Murray’s story is a crime story; it’s sports related only because of Murray’s other profession. ESPN2, though, had a story of pure sports, and a story of pure loss. In south Florida sits Brandon High School, nondescript enough except for one spectacular thing. The school’s wrestling team, as of the 2007-08 season, had a winning streak dating back to the mid 70s. It spanned 440 meets - a record for any high school sport, besting the old record by over 150 contests. The Streak, they called it - both the record and the program about the record. ESPN2 spent two hours showing BHS’s ‘07-’08 season. The team won early meets by ridiculous scores - 65-2, 66-6, 75-0. Then came the Graves.
The Graves was a mid-season tournament conceived by the Brandon High wrestling coach for one reason - to end the streak. Local competition simply couldn’t challenge his team, so he opened it up to anyone in or out of the state of Florida. For decades, no one who showed up could manage the job. This year, someone did. And ESPN showed it to the world.

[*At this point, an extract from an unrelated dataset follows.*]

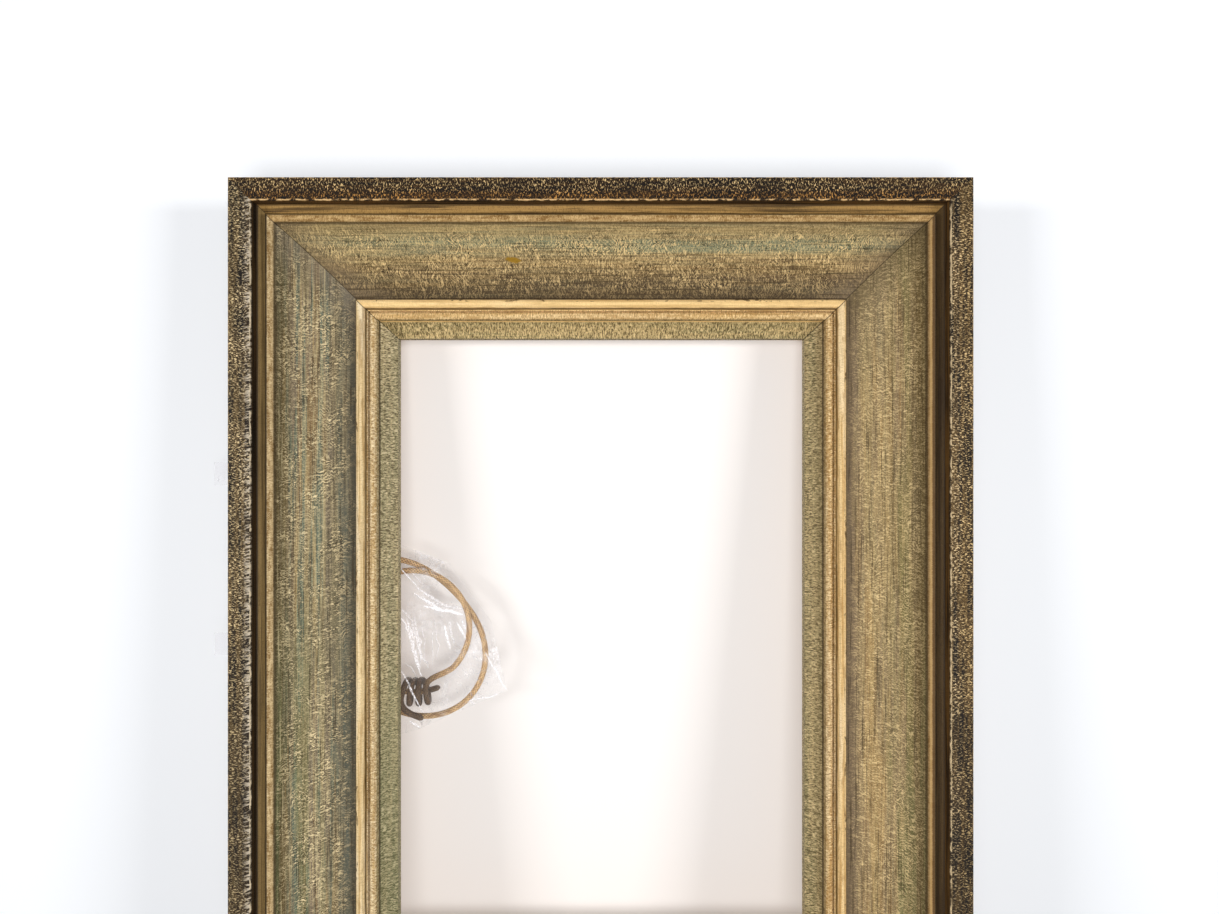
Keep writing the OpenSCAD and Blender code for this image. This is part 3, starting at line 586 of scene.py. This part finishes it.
def line_between(f, where, a, b, width):
    """1 on the straight line from a to b on the film, as x and z, fading over its width."""
    a, b = Vector((a[0], 0.0, a[1])), Vector((b[0], 0.0, b[1]))
    run = b - a
    from_a = f.vector_math("SUBTRACT", f.vector_math("MULTIPLY", where, (1.0, 0.0, 1.0)), a)
    along = f.vector_math("DOT_PRODUCT", from_a, run / run.length_squared)
    along = f.math("MINIMUM", f.most(along, 0.0), 1.0)
    foot = f.add("ShaderNodeVectorMath", {0: run, "Scale": along}, operation="SCALE").outputs[0]
    away = f.vector_math("DISTANCE", from_a, foot)
    taper = f.plus(0.35, f.times(f.times(along, f.minus(1.0, along)), 2.6))
    return f.rise(f.math("DIVIDE", away, f.times(width, taper)), 1.0, 0.3)


# The film's crease lines, painted as bright glints: from and to, as x and z, and their width
CREASE_GLINTS = (
    ((-0.1410, 0.3440), (-0.1210, 0.3225), 0.0008), ((-0.1303, 0.2997), (-0.1195, 0.2648), 0.0019),
    ((-0.1290, 0.3020), (-0.1235, 0.2830), 0.0013), ((-0.1336, 0.2690), (-0.1190, 0.2410), 0.0009),
    ((-0.1283, 0.2352), (-0.1200, 0.2300), 0.0013), ((-0.1249, 0.3200), (-0.1060, 0.3080), 0.0016),
    ((-0.1180, 0.3110), (-0.0930, 0.3060), 0.0019), ((-0.1360, 0.3060), (-0.1300, 0.2990), 0.0013),
    ((-0.0771, 0.2803), (-0.0630, 0.2547), 0.0007), ((-0.0900, 0.2480), (-0.0640, 0.2540), 0.0006),
    ((-0.1040, 0.2980), (-0.1010, 0.2830), 0.0014), ((-0.0960, 0.3000), (-0.0905, 0.2890), 0.0010),
    ((-0.1220, 0.2960), (-0.1200, 0.2700), 0.0004), ((-0.1130, 0.2990), (-0.1120, 0.2720), 0.0004),
    ((-0.1700, 0.3500), (-0.1500, 0.3180), 0.0009), ((-0.1900, 0.3000), (-0.1620, 0.2650), 0.0011),
)


def film_finish(name, film, haze):
    """Clear film: a thin haze with frosted patches, fine veins and crease lines; the crease lines are painted as
    bright glints and glow, and the frosted patches glow a little as painted reflection.
    """
    f = Finish(name)
    where, _ = f.object_place()
    warp = f.minus(f.noise(where, 90.0, 3.0, 0.6), 0.5)
    shift = f.vector(f.times(warp, 0.007), 0.0, f.times(warp, -0.005))
    bent = f.vector_math("ADD", where, shift)
    crease_glints = 0.0
    for a, b, width in CREASE_GLINTS:
        crease_glints = f.most(crease_glints, line_between(f, bent, a, b, width))
    veins = f.noise(where, 42.0, 3.0, 0.6, 1.6)
    broken = f.noise(where, 30.0, 2.0, 0.5)
    fine = f.times(f.rise(f.math("ABSOLUTE", f.minus(veins, 0.5)), 0.010, 0.002), f.rise(broken, 0.50, 0.62))
    frost_and_reflection = f.rise(f.noise(where, 24.0, 2.0, 0.5, 0.5), 0.52, 0.66)
    frost_and_reflection = f.times(frost_and_reflection, f.rise(f.noise(where, 260.0, 3.0, 0.6), 0.40, 0.60))
    edge = f.add("ShaderNodeLayerWeight", {"Blend": 0.25}).outputs["Facing"]
    grain = f.rise(f.noise(where, 700.0, 2.0, 0.6), 0.34, 0.6)
    line = f.most(f.times(crease_glints, f.plus(0.25, f.times(grain, 0.6))), f.times(fine, 0.35))
    cover = f.plus(f.plus(haze, f.times(frost_and_reflection, 0.22)), f.plus(line, f.times(edge, 0.15)))
    ripples = f.noise(where, 90.0, 3.0, 0.6, 0.8)
    # painted glints: the crease lines and, faintly, the frosted patches glow as reflections of the lamps would
    glint_glow = f.plus(f.times(crease_glints, 0.28), f.times(frost_and_reflection, 0.12))
    return f.surface(
        film, 0.12, f.plus(ripples, line), 0.0004, Alpha=f.math("MINIMUM", cover, 1.0),
        Emission_Color=(1.0, 0.98, 0.96, 1.0), Emission_Strength=glint_glow,
    )


# The cord's route in millimetres, as its solid has it in the CAD model
CORD_D = 4.0
LAYER_STEP = CORD_D + 0.6
OUTER_LOOP_C = (1.0, -1.0)
OUTER_LOOP_R = 51.5
OUTER_LOOP_SKEW = 7.0
INNER_LOOP_C = (5.8, 6.6)
INNER_LOOP_R = 38.3
TIE_R = INNER_LOOP_R + 6.2
TIE_TURN_R = CORD_D + 3.7
TIE_STEP = CORD_D + 1.5
TIE_TURNS = 3
TIE_START = -77.0
TIE_END = TIE_START - math.degrees(TIE_TURNS * TIE_STEP / TIE_R)
TIE_PHASES = (-110.0, 360.0 * TIE_TURNS - 90.0)
CORD_START = -72.0
LEAVE_TIE, REACH_OUTER = 38.0, 150.0
DIP_FROM, DIP_TO = 393.0, 432.0
LEAVE_OUTER, REACH_INNER = 405.0, 520.0
LEAVE_INNER = 690.0
LEAD_WAY = 9.0
TAIL_END = Vector((10.0, LAYER_STEP / 2 - TIE_TURN_R, -52.3))
TAIL_WAYS = (8.0, 10.0)
TAIL_SLOPE = 21.0
TIE_FROM = 575.0
COIL = Vector((-SIGHT_HALF_W - 2.4 * MM, BACK_Y + 8.3 * MM, CENTRE_Z + 2 * MM))


def smooth(t):
    s = min(1.0, max(0.0, t))
    return s * s * (3 - 2 * s)


def turned(centre, angle, r):
    a = math.radians(angle)
    return Vector((centre[0] + r * math.cos(a), 0.0, centre[1] + r * math.sin(a)))


def outer_loop(angle, margin=0.0):
    skew = OUTER_LOOP_SKEW * math.sin(2 * math.radians(angle))
    return turned(OUTER_LOOP_C, angle, OUTER_LOOP_R + margin - skew)


def loop_point(travel):
    """A point of the two loops, after so many degrees of travel from the cord's start."""
    angle = CORD_START - travel
    out = smooth((travel - LEAVE_TIE) / (REACH_OUTER - LEAVE_TIE))
    inward = smooth((travel - LEAVE_OUTER) / (REACH_INNER - LEAVE_OUTER))
    first = turned(INNER_LOOP_C, angle, TIE_R).lerp(outer_loop(angle), out)
    flat = first.lerp(turned(INNER_LOOP_C, angle, INNER_LOOP_R), inward)
    flat.y = LAYER_STEP * (0.5 - smooth((travel - DIP_FROM) / (DIP_TO - DIP_FROM)))
    return flat


def tie_point(t):
    """A point of the tie, from 0 at its start to 1 at its end."""
    phase = math.radians(TIE_PHASES[0] + (TIE_PHASES[1] - TIE_PHASES[0]) * t)
    angle = TIE_START + (TIE_END - TIE_START) * t
    place = turned(INNER_LOOP_C, angle, TIE_R + TIE_TURN_R * math.cos(phase))
    place.y = LAYER_STEP / 2 + TIE_TURN_R * math.sin(phase)
    return place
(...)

Imagine that. You’re a seventeen year old kid. You excel in a sport with no promise of monetary gain. You’re never going to be LeBron James or Peyton Manning, and you know that. Your sport might get you to college, but it won’t get you further. In the meantime, though, you’re a local celebrity. You are the caretaker of a legacy with a lifespan that doubles yours. It was carried by your older brother, even your father, before you. Thirty four years without a loss. The record is celebrated throughout town - at the local garage, in the newspaper, even in church. The coach has teenage girls wearing t-shirts with his face on the back; a grizzled, middle-aged Justin Timberlake.
And you just lost that. Furthermore, ESPN just showed it to the entire country, and to significant portions of the rest of the world. How do you feel? Yeah, that’s what I thought.
Too often in sports, we remember competitors’ losses rather than their victories. The New England Patriots won eighteen consecutive games last season, an unprecedented feat, but lost in arguably the greatest Super Bowl upset of all time. The accomplishment is now portray as some sort of tragicomdey, as if eighteen times some other team rolled over to set up the Patriots for a great fall at the end. No match of Dan Gable’s legendary career is talked about as much as his final collegiate contest - the one he lost. In years to come, it’s a fair bet that the same will be true of the Olympic career of Aleksander Karelin. In MMA, we talk about Royce Gracie’s defeat at the hand of Matt Hughes and Kazushi Sakuraba more often than his tournament victories. Is this because the defeats are more recent, or because they satisfy something in us?
Do we, the ones who watch, get some sort of glee in the failures of those who do? Perhaps. Many fans seem to show up in the hopes of seeing something bad happen to someone, rather than because of any interest in seeing athletic competition or of a genuine rooting interest. Truth to tell, I haven’t been to a live event in six years, despite living in an MMA hotbed. In eastern Iowa, I could see live MMA every weekend if I had the money and the time. I don’t, partially because I don’t have the money or the time. Mostly, though, the crowds I saw disturbed me. My first live show featured a riot in the crowd. My second had a spectacularly drunk gentleman offer to fight security, in the person of Andre Roberts. Since then, I’ve seen people boo ground fighting (”No wrestling!” they scream, like drunken Heath Herrings), and cheer as a young Robbie Lawler pummelled an overmatched and punch-drunk amateur in a bout that should’ve been stopped much earlier.
MMA’s a brutal game, and I’m kidding myself if I pretend it’s not. The brutality is integral to it. It is what brings out every positive quality of the sport. The technical wizardry is all the more impressive for having been performed in the face of personal danger. The athletic prowess, likewise, amazes all the more for being demonstrated under the most grueling conditions. Courage, well, courage can, by definition, only be proved under the harshest duress.
As fans, though, we have a responsibility to not add unduly to that necessary brutality. We should be celebrating victories, yes, and honoring defeats. It is unseemly, though - no, it is inhuman - to celebrate defeats the way many of us do. It is one thing to criticize a fighter for a poor performance, to cite poor preparation or lack of will as the reason for defeat. It is quite another to actively root for that fighter’s ill health. It is one thing to admire a fighter’s willingness to endure punishment, and another entirely to encourage the Nate Quarrys and Kazushi Sakurabas of the world to continue to fight long after they should have retired. We owe them better. We owe the sport better. We owe ourselves better.
Oh, and if Eric Grajales is reading this, I’d like to remind him that Iowa has a very nice wrestling program that he’d fit into perfectly.